As to be expected, there’s a boatload of customisation options to make the game more accessible. There are series staples like customising character stats by having them equip accessories and gems, as well as a skill tree, which is now used for upgrading your Ouroborous powers. There’s also the new addition of “Rest Spots” (found in the overworld), which are useful for levelling up your characters, crafting gems, and cooking meals with timed status effects. However, changing your party members to any class in the game, even those of the pre-mentioned Hero characters, is by far the best accessibility option as it gives the player even more variety to play with! The customisation is great for fans of the series to play around with, while also being accessible to newcomers of JRPGs in general.

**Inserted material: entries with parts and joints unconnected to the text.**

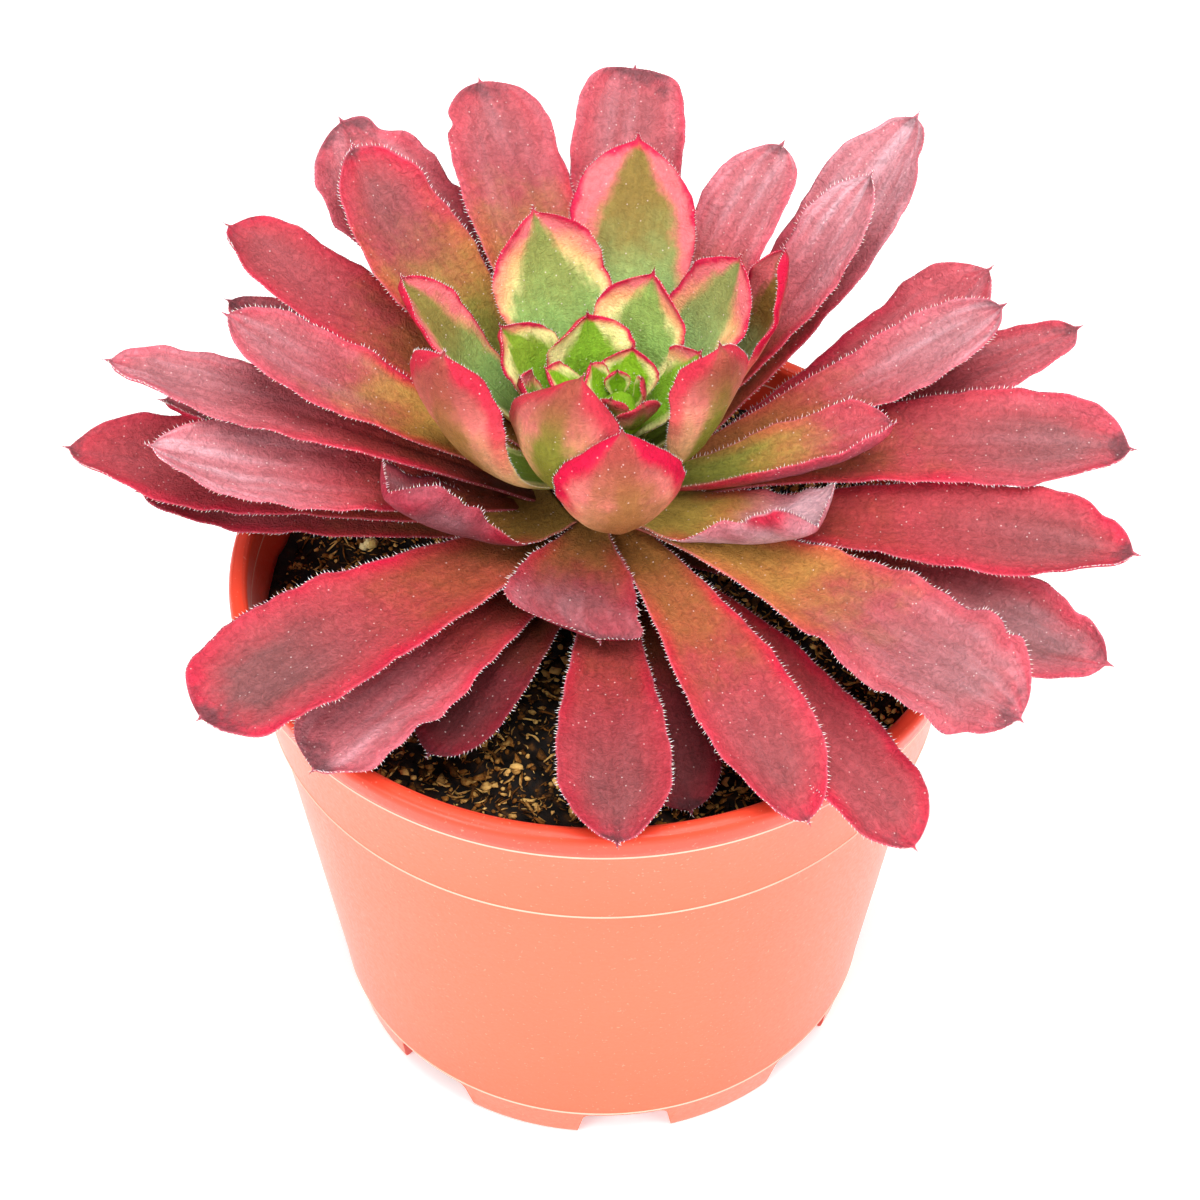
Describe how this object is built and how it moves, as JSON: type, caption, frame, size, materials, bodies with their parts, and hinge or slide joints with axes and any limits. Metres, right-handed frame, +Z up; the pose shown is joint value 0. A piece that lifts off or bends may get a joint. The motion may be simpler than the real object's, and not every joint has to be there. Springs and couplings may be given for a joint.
{
  "type": "potted aeonium",
  "caption": "Succulent rosette of red spoon-shaped leaves round a green and cream heart, rooted in dark soil in a round coral plastic nursery pot.",
  "frame": {"origin": "middle of the flat pad under the pot, on the surface that the pot stands on", "axes": "+Z up along the pot's axis, -Y towards the side that faces the viewer, +X to the viewer's right"},
  "size_m": [0.2126, 0.1649, 0.1869],
  "materials": {
    "pot_plastic": "satin",
    "potting_soil": "matte",
    "woody_stem": "matte",
    "red_leaf": "satin",
    "variegated_leaf": "satin"
  },
  "bodies": {
    "root": {"pot": "pot_plastic", "soil": "potting_soil", "stem": "woody_stem", "skirt_leaf_01": "red_leaf", "skirt_leaf_02": "red_leaf", "skirt_leaf_03": "red_leaf", "skirt_leaf_04": "red_leaf", "skirt_leaf_05": "red_leaf", "skirt_leaf_06": "red_leaf", "skirt_leaf_07": "red_leaf", "skirt_leaf_08": "red_leaf", "skirt_leaf_09": "red_leaf", "skirt_leaf_10": "red_leaf", "skirt_leaf_11": "red_leaf", "skirt_leaf_12": "red_leaf", "skirt_leaf_13": "red_leaf", "skirt_leaf_14": "red_leaf", "skirt_leaf_15": "red_leaf", "skirt_leaf_16": "red_leaf", "skirt_leaf_17": "red_leaf", "outer_leaf_01": "red_leaf", "outer_leaf_02": "red_leaf", "outer_leaf_03": "red_leaf", "outer_leaf_04": "red_leaf", "outer_leaf_05": "red_leaf", "outer_leaf_06": "red_leaf", "outer_leaf_07": "red_leaf", "outer_leaf_08": "red_leaf", "outer_leaf_09": "red_leaf", "outer_leaf_10": "red_leaf", "outer_leaf_11": "red_leaf", "middle_leaf_01": "red_leaf", "middle_leaf_02": "red_leaf", "middle_leaf_03": "red_leaf", "middle_leaf_04": "red_leaf", "middle_leaf_05": "red_leaf", "middle_leaf_06": "red_leaf", "middle_leaf_07": "red_leaf", "middle_leaf_08": "red_leaf", "middle_leaf_09": "red_leaf", "middle_leaf_10": "red_leaf", "middle_leaf_11": "red_leaf", "middle_leaf_12": "red_leaf", "middle_leaf_13": "red_leaf", "inner_leaf_01": "variegated_leaf", "inner_leaf_02": "variegated_leaf", "inner_leaf_03": "variegated_leaf", "inner_leaf_04": "variegated_leaf", "inner_leaf_05": "variegated_leaf", "inner_leaf_06": "variegated_leaf", "inner_leaf_07": "variegated_leaf", "inner_leaf_08": "variegated_leaf", "inner_leaf_09": "variegated_leaf", "inner_leaf_10": "variegated_leaf", "inner_leaf_11": "variegated_leaf", "inner_leaf_12": "variegated_leaf", "inner_leaf_13": "variegated_leaf", "inner_leaf_14": "variegated_leaf", "bud": "variegated_leaf"}
  },
  "joints": []
}
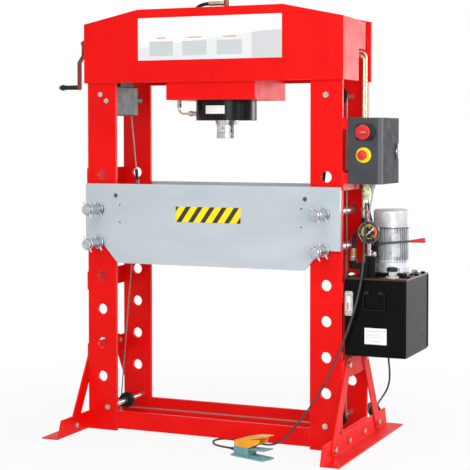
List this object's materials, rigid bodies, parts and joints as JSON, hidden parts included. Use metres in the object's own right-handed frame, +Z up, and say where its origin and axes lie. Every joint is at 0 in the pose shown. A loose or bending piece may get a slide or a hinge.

As a bonus, the game even allows the use of Amiibo, which gives you extra items that might be useful in your journey, and if you use a Xenoblade Amiibo, you’ll have Noah wield weapons from the previous games (e.g., Shulk Amiibo gives you the Monado). These are nothing more than accessories, but they’re still very cool, especially if you missed feeling the power of the Monado!
Overall, Xenoblade Chronicles 3 is another excellent experience in the series, with its amazing story, incredible combat system with tons of character customization, and gargantuan world with hours of extra content. Whether you're a fan of Xenoblade or JRPGS in general, or a newcomer who’s getting into the genre, pick this one up. You’ll have the time of your life!